§ GOAL: Quote exactly the lines from the start of the entries to the one with "STUD_HEIGHT = 1.6", both ends included.

[start RECORDS PROVIDED]

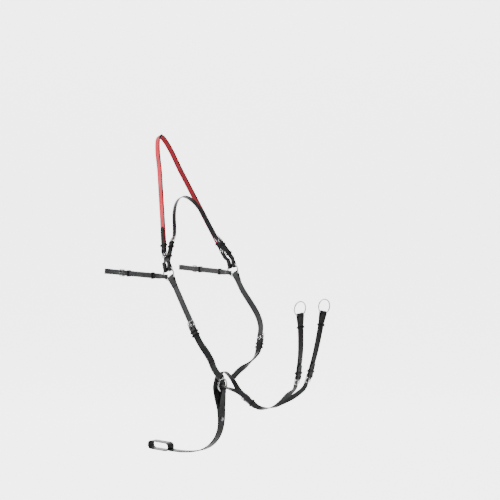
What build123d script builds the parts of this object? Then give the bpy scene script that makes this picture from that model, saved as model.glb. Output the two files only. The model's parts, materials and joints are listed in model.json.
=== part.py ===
"""Hunting breastplate with a running martingale fork and a grab strap, worn shape.

Frame: +X is the horse's forward, +Y the horse's left, +Z up. The origin is the spot on
the crest of the neck where the neck strap rests. All sizes are in millimetres.
"""
from build123d import *
from math import atan2, cos, degrees, radians, sin
import os

os.makedirs("parts", exist_ok=True)

# ---- leather and webbing -------------------------------------------------------------
PLY = 2.2               # one thickness of strap leather
FIT = 0.35              # air between a strap and what lies over it
NECK_WIDTH = 14.0
GRAB_WIDTH = 14.0       # black leather ends of the grab strap
RED_WIDTH = 17.0        # padded red grab strap
SADDLE_WIDTH = 16.0
SHOULDER_WIDTH = 20.0
FORK_WIDTH = 16.0
REIN_WIDTH = 18.0
GIRTH_WIDTH = 27.0
GIRTH_LOOP_WIDTH = 20.0
SAFE_WIDTH = 58.0       # broad leather safe behind the chest ring

# ---- metal ---------------------------------------------------------------------------
RING_RADIUS = 19.75     # centre of the wire, shoulder and chest rings
RING_WIRE = 2.25
REIN_RING_RADIUS = 20.5
REIN_RING_WIRE = 1.8
BAR = 1.5               # radius of the buckle wire
BUCKLE_LENGTH = 18.0    # from the chape bar to the far bar
BUCKLE_PLAY = 0.75      # each side of the strap
BUCKLE_CORNER = 3.0
TONGUE_WIDTH = 2.8
TONGUE_THICK = 1.8
TONGUE_FIT = 0.1
STUD_RADIUS = 6.5
PUNCH_RADIUS = 1.7      # tongue holes in the billets
TIP_LENGTH = 9.0        # blunt point at a billet's end
TIP_HALF = 2.5          # half width left at the point
STUD_HEIGHT = 1.6

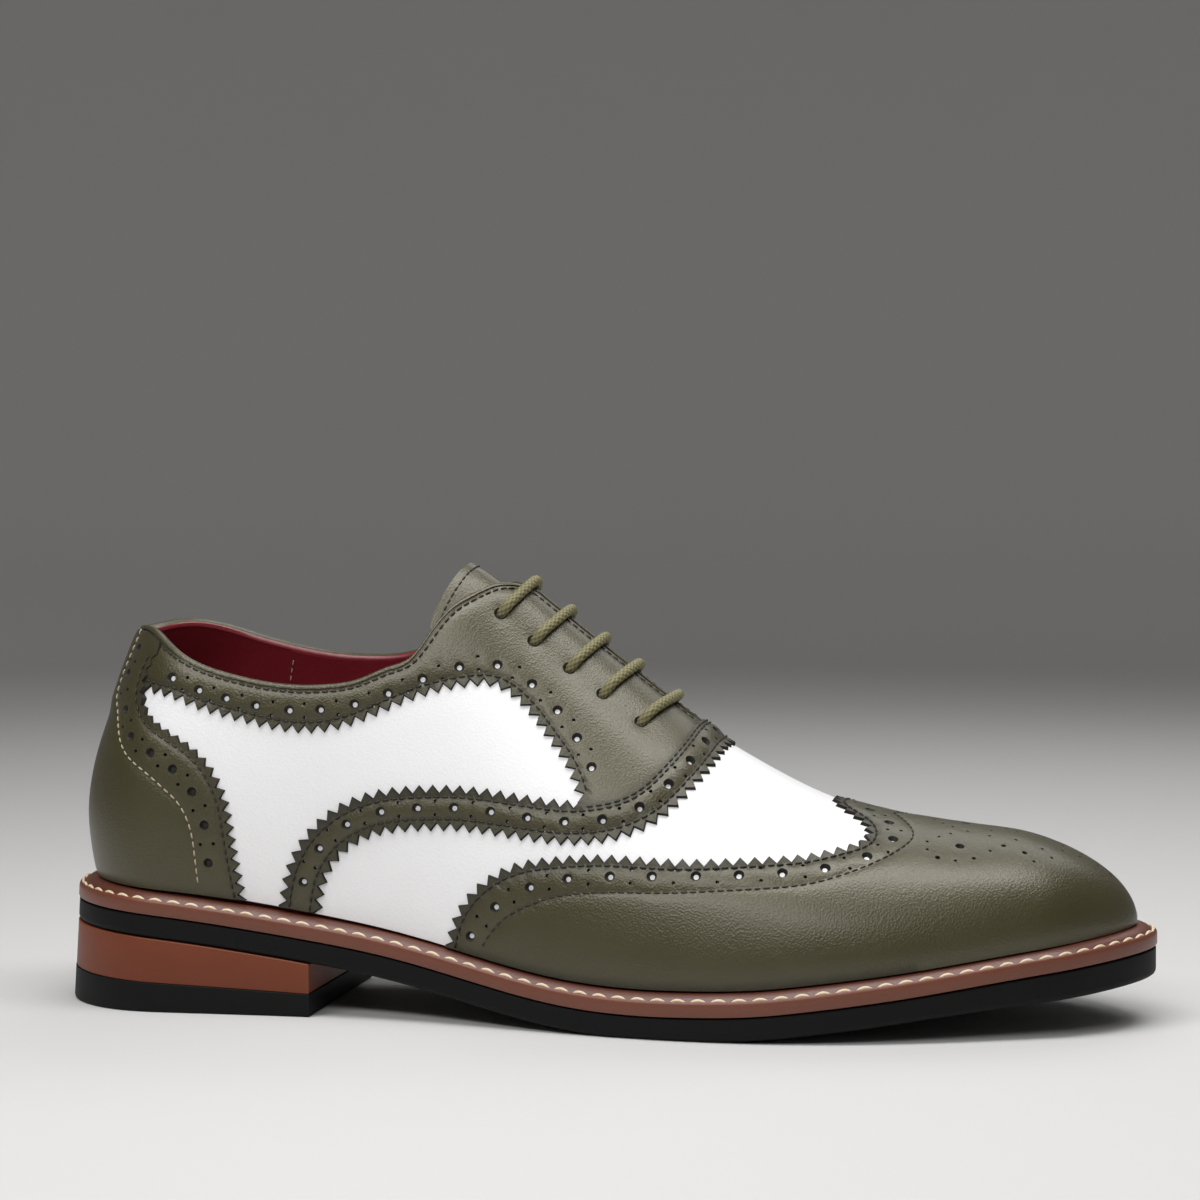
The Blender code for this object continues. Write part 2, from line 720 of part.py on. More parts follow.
stack("heel_block", [
    (heel_outline(0.3), lambda x: lift_top(x) + GAP),
    (heel_outline(0.3), below(heel_low)),
])
stack("top_lift", [
    (heel_outline(0.9), lambda x: 0.0),
    (heel_outline(0.2), lambda x: 1.0),
    (heel_outline(0.2), lift_top),
])

# Laces: one bar over the slit for each pair of holes
for number, (at, up, ridge_at) in enumerate(EYELETS, 1):
    q = np.linspace(-(1 - up), 1 - up, 10)
    bend = spline([-(1 - up), 0, 1 - up], [at * LENGTH, ridge_at * LENGTH, at * LENGTH])
    centre = skin(bend(q), q, HIGH + GAP + LACE / 2 + 0.25)
    outward = skin(bend(q), q, 1.0) - skin(bend(q), q, 0.0)
    path = np.gradient(centre, axis=0)
    path /= np.linalg.norm(path, axis=1, keepdims=True)
    across = np.cross(path, outward)
    across /= np.linalg.norm(across, axis=1, keepdims=True)
    raised = np.cross(across, path)
    turn = np.linspace(0, 2 * math.pi, 8)[:-1]
    rings = [c + (LACE / 2) * (np.cos(turn)[:, None] * a + np.sin(turn)[:, None] * r)
             for c, a, r in zip(centre, across, raised)]
    faces = [[i * 7 + k, i * 7 + (k + 1) % 7, (i + 1) * 7 + (k + 1) % 7, (i + 1) * 7 + k]
             for i in range(9) for k in range(7)]
    faces += [list(range(7))[::-1], list(range(63, 70))]
    new_object("lace_bar_%d" % number, np.concatenate(rings), faces)

# Origin at the bottom centre of the whole
every = [obj for obj in bpy.context.scene.objects if obj.type == "MESH"]
corners = np.array([tuple(v.co) for obj in every for v in obj.data.vertices])
centre = (corners.min(axis=0) + corners.max(axis=0)) / 2
for obj in every:
    for v in obj.data.vertices:
        v.co.x -= centre[0]
        v.co.y -= centre[1]
        v.co.z -= corners[:, 2].min()
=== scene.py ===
"""Looks of a right two-tone full brogue lace-up shoe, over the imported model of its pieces.

The shoe's own sizes are in millimetres: x from the back of the heel to the toe, -y the outer
(lateral) side, z up.
"""

import math

import bpy
import numpy as np
from mathutils import Matrix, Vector
from mathutils.geometry import delaunay_2d_cdt
from mathutils.kdtree import KDTree


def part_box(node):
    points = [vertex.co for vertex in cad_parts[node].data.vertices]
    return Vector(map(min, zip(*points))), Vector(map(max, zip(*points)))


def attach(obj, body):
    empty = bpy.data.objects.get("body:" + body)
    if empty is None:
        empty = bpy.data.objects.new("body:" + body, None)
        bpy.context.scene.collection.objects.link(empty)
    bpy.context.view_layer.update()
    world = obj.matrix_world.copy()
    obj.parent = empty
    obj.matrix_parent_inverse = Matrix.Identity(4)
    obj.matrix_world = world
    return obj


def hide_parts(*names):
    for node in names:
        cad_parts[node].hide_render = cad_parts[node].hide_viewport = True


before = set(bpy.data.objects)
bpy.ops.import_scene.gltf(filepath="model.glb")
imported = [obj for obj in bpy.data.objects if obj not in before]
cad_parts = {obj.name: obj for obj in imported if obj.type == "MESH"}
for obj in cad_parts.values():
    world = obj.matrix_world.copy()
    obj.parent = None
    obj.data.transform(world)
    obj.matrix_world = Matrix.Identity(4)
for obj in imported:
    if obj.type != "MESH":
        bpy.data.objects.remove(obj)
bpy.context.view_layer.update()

# Driving sizes
LENGTH = 305.0
BALL_WIDTH = 104.0
HEEL_WIDTH = 69.0
INSTEP = 78.6
SEAT_HEIGHT = 35.2
WELT_MARGIN = 4.4
LACE = 3.0
MM = 0.001

# The outsole's outline: half widths as shares of BALL_WIDTH, at shares of LENGTH
SOLE_OUTLINE = [
    # at, lateral, medial
    (0.000, 0.332, 0.332), (0.111, 0.332, 0.329), (0.197, 0.331, 0.321), (0.256, 0.334, 0.310),
    (0.344, 0.358, 0.294), (0.443, 0.418, 0.306), (0.531, 0.477, 0.358), (0.623, 0.510, 0.433),
    (0.702, 0.502, 0.479), (0.748, 0.479, 0.483), (0.787, 0.450, 0.469), (0.869, 0.366, 0.404),
    (0.934, 0.288, 0.325), (1.000, 0.212, 0.245),
]
# The feather line, where upper and welt meet: height as a share of SEAT_HEIGHT
FEATHER = [
    # at, height
    (0.000, 1.000), (0.098, 0.943), (0.164, 0.881), (0.252, 0.778), (0.328, 0.673), (0.384, 0.571),
    (0.436, 0.472), (0.485, 0.398), (0.531, 0.361), (0.577, 0.352), (0.623, 0.361), (0.666, 0.381),
    (0.702, 0.415), (0.784, 0.506), (0.866, 0.614), (0.951, 0.716), (1.000, 0.767),
]
# The ridge of the last, over the open collar too, where it is only a guide: height as a share of
# INSTEP
RIDGE = [
    # at, height
    (0.000, 1.756), (0.131, 1.743), (0.243, 1.724), (0.328, 1.686), (0.393, 1.590), (0.439, 1.461),
    (0.492, 1.300), (0.541, 1.153), (0.593, 1.000), (0.636, 0.896), (0.682, 0.801), (0.718, 0.740),
    (0.761, 0.692), (0.797, 0.668), (0.869, 0.637), (0.934, 0.611), (1.000, 0.598),
]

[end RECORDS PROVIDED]

§ TASK RESULT:
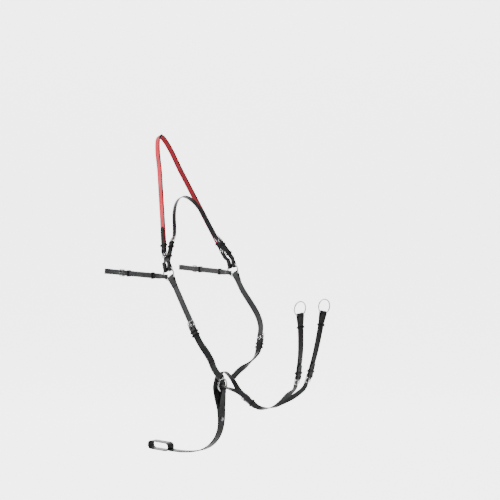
What build123d script builds the parts of this object? Then give the bpy scene script that makes this picture from that model, saved as model.glb. Output the two files only. The model's parts, materials and joints are listed in model.json.
=== part.py ===
"""Hunting breastplate with a running martingale fork and a grab strap, worn shape.

Frame: +X is the horse's forward, +Y the horse's left, +Z up. The origin is the spot on
the crest of the neck where the neck strap rests. All sizes are in millimetres.
"""
from build123d import *
from math import atan2, cos, degrees, radians, sin
import os

os.makedirs("parts", exist_ok=True)

# ---- leather and webbing -------------------------------------------------------------
PLY = 2.2               # one thickness of strap leather
FIT = 0.35              # air between a strap and what lies over it
NECK_WIDTH = 14.0
GRAB_WIDTH = 14.0       # black leather ends of the grab strap
RED_WIDTH = 17.0        # padded red grab strap
SADDLE_WIDTH = 16.0
SHOULDER_WIDTH = 20.0
FORK_WIDTH = 16.0
REIN_WIDTH = 18.0
GIRTH_WIDTH = 27.0
GIRTH_LOOP_WIDTH = 20.0
SAFE_WIDTH = 58.0       # broad leather safe behind the chest ring

# ---- metal ---------------------------------------------------------------------------
RING_RADIUS = 19.75     # centre of the wire, shoulder and chest rings
RING_WIRE = 2.25
REIN_RING_RADIUS = 20.5
REIN_RING_WIRE = 1.8
BAR = 1.5               # radius of the buckle wire
BUCKLE_LENGTH = 18.0    # from the chape bar to the far bar
BUCKLE_PLAY = 0.75      # each side of the strap
BUCKLE_CORNER = 3.0
TONGUE_WIDTH = 2.8
TONGUE_THICK = 1.8
TONGUE_FIT = 0.1
STUD_RADIUS = 6.5
PUNCH_RADIUS = 1.7      # tongue holes in the billets
TIP_LENGTH = 9.0        # blunt point at a billet's end
TIP_HALF = 2.5          # half width left at the point
STUD_HEIGHT = 1.6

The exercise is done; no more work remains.